Where My Dog Owners At?

This is Spencer.

Last Saturday, my girlfriend and I took a day trip to our college town — Mankato, Minn. — to visit her sister, see friends and check out some old haunts. We had a few hours to kill once we got there, so I thought it’d be wise to, of all things, check out a pet adoption center.

Idiot.

We’ve been toying with getting a dog now for a few months. We’ve got a place with wood floors and a fenced-in yard. So often, we find ourselves resorting to our favorite TV sitcoms and dramas for entertainment. An old, boring couple at ages 26 and 24, we’re ready to spice things up. We think, anyway.

There were 20-odd dogs at the palatial Blue Earth Nicollet County Humane Society, a brand new facility unlike any you’ve ever seen before. An employee took us from kennel to kennel to offer a brief bio on each dog. We went in thinking, hypothetically, if we were to ever get a dog, we wanted something smaller.

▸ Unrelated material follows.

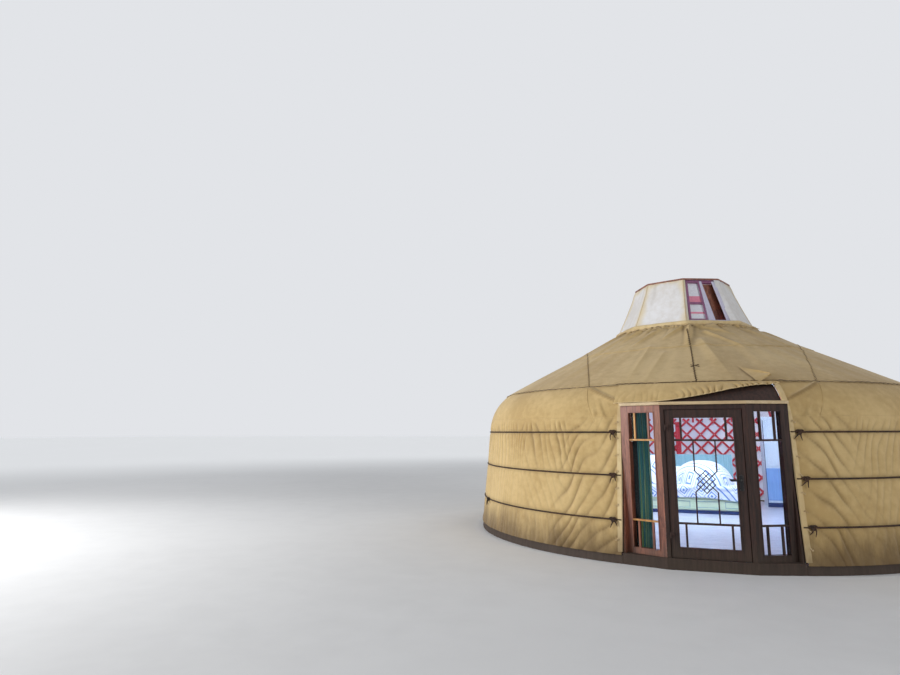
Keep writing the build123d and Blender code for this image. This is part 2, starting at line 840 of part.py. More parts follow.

Dare I say, a lap dog?

Then, we met Spencer, a German wirehaired pointer. He’s a four-year-old with a calm demeanor. Sweet. You’d want to borrow him for your Christmas card photo.

We couldn’t just impulsively adopt a pet, so we left the shelter only to spend the past week weighing the risks and rewards to owning a dog. We’ve looked through a few books to learn more about the breed and checked out websites offering advice on the adoption and acclimation processes. I called my college roommate who’s owned a GWP for a few years now. He had nothing but good things to say.

Here’s the thing: Beth and I have never owned a dog. I grew up with pets while her family never had pets. (Allergies.) I was wary of dogs my whole life until about last year, when the idea of being slobbered on or matted in dog hair no longer bothered me. I appreciated cats growing up because they were so low maintenance. Dogs, on the other hand, require a guardian to take them for exercise. Dogs don’t use a litter box. I’m not telling you anything you don’t already know here. Dogs are a responsibility.

The biggest question is this: Am I ready for the responsibility? There’s no more up and leaving town if we have a dog. Planning vacations means planning a dog-sitter. Things are going to get ruined, too. Am I really ready to pick up someone else’s poop? That’s just part of the deal, I guess.

But the rewards? Endless. A reason to go outside and play around. Someone who will go bananas whenever you come home. Someone who depends on you. Someone to play catch with.

Something’s holding us back, though. We can’t point it out. So preach, dog-owning readers. What do I need to know as a first-time dog owner? If you’ve adopted a dog, what was your experience like? What were some of the surprises?